Of course, for John Hick to deny the exclusive claims made by Christ in the Gospel of John, all he has to do is deny that the gospel is authentic. Liberated from Scripture he can then accuse the church of twisting the message of Jesus into a message of salvation and of putting words into Jesus’ mouth in the New Testament.
A Christianity that accepts the “plural hypothesis” ceases to be Christianity at all. These liberal theologians and philosophers would remake Christianity in their own image. Christ becomes just another teacher of holiness and preacher of platitudes. God is no longer recognized as the creating and redeeming God of the Bible, but is reconceptualized as an amorphous deity that is nothing more than an impersonal “transcendent reality.”
Hick’s confidence in winning the war against Christian orthodoxy is based in the fact that he believes that theologians and biblical scholars will “operate when necessary as theological spin-doctors” and “find ways to give it [pluralism] the stamp of approval.” In The Myth of God Incarnate, Hick argued that the survival of institutional Christianity is at stake. He applauds the “willingness” of liberal churches “to rethink their beliefs.” He goes further to assert that the “mainline churches” have been saved from becoming “marginalized” in a cultural ghetto by their abandonment of core Christian doctrines.
The arrogance of this claim is matched only by its imbecility. How can any sane observer of the contemporary religious scene point to liberal mainline denominations as models of cultural relevance? These churches are hemorrhaging members even as they progress toward the total abandonment of orthodox Christianity. They are now of interest primarily to an intellectual elite who finds them to be non-threatening venues of “spirituality” that require no commitment to truth.
More than anything else, this conference of pluralists demonstrates where theologians and philosophers feel free to go, once they are liberated from the authority of Scripture.

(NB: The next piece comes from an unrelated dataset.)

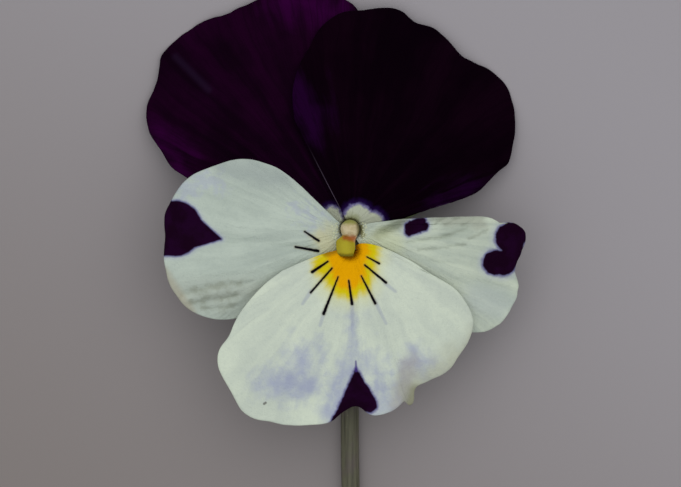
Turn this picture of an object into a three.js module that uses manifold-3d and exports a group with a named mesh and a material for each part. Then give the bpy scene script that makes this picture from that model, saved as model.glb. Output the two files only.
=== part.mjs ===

Rejecting scriptural claims of exclusive salvation through Christ, they invent a new religion of relativism, and then dare to call Christians to follow their example.
These pluralist proponents have already rejected Christianity and gone over the intellectual cliff into theological nihilism. If the incarnation is merely a “metaphor,” and if Jesus Christ is just one savior among many, then Christianity is at its end. These pluralists do not really seek to transform Christianity, but to make the preaching of the gospel unthinkable and unacceptable in modern secular culture. Pluralists are the perfect embodiment of the postmodern mind. They want to launch a theological revolution. We can only imagine their slogan: “Pluralists of the world unite! You have nothing to lose but your faith.”